# Rolled my first fatty



## David Leopold (Feb 16, 2019)

Well, being that I live in Canada and it’s now legal to do so, I finally rolled and smoked my first fatty yesterday. Lol

1lb (ish) of what I call “warm” Italian sausage. I make it myself from ground pork shoulder, SWMBO doesn’t like spicy so I just tone down the Italian recipes. 
Layer of Black Forest ham
Onions
Orange peppers
Cheddar
Mozzarella
Chopped bacon (my own smoked belly bacon of course!)
Grating of pecorino Romano cheese
Rolled up and then bacon weave, I’ll hang my head in shame here because I used store bought for this. 
My own rib rub on it

Smoked in the MES30, at 250, with hickory and cherry, until IT hit 165. Took just short of 2.5hrs. 

Sliced and put on burger buns, and it was INCREDIBLE!!

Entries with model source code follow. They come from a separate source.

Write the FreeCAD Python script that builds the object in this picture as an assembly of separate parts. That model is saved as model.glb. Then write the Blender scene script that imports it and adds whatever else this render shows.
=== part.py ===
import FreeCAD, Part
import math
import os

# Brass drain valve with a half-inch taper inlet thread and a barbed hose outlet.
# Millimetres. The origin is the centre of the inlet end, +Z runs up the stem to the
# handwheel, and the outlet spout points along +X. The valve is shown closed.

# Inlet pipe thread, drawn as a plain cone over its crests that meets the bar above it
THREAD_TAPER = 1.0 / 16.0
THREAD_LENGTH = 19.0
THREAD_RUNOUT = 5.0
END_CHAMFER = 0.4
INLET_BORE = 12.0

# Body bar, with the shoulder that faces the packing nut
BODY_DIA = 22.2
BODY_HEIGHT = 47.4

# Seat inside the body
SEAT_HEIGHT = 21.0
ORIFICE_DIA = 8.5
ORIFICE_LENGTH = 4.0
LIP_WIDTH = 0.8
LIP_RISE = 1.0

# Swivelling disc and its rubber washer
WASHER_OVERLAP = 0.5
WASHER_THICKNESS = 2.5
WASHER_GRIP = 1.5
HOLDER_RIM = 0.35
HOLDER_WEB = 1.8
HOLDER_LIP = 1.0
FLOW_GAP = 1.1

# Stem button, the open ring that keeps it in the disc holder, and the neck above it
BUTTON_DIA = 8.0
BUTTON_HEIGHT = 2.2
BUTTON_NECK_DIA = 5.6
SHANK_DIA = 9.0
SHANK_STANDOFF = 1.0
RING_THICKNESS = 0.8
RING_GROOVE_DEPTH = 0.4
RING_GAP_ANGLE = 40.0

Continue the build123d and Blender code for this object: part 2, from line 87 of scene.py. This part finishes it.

Already planning my next one. Probably a pizza version. Really want to do a breakfast one but I don’t look forward to trying to wake up in time to smoke it for breakfast. Haha


----------



## gmc2003 (Feb 16, 2019)

Nice looking first fatty. Excellent job.

Point for sure.
Chris


----------



## David Leopold (Feb 16, 2019)

Gmc2003, thanks for the 2 part instruction posts you made! I used them as a guide for this first go at it.


----------



## buzzy (Feb 16, 2019)

Looks real  good for first. Believe me there will be plenty more rolled & smoked fatties to come. Pizza fatty is real good. Some times I like to keep it simple ( maybe lazy). I use a box of good mac & cheese only. Plus they have all kinds of different varieties


----------



## gmc2003 (Feb 16, 2019)

Glad they helped. Don't be afraid of smoking a fatty a day in advance. They reheat well. The only exception I can think of would be a fatty with some type of breading as part of the stuffing(muffin, pancake, etc). It may get to soggy. 

Chris


----------



## dernektambura (Feb 16, 2019)

good stuff... looks very good...My family like it even more since I started to roll row of hard boiled eggs on top of the cheese and other stuff and then rolled..


----------



## HalfSmoked (Feb 16, 2019)

Awesome looking for your first fatty.

Warren


----------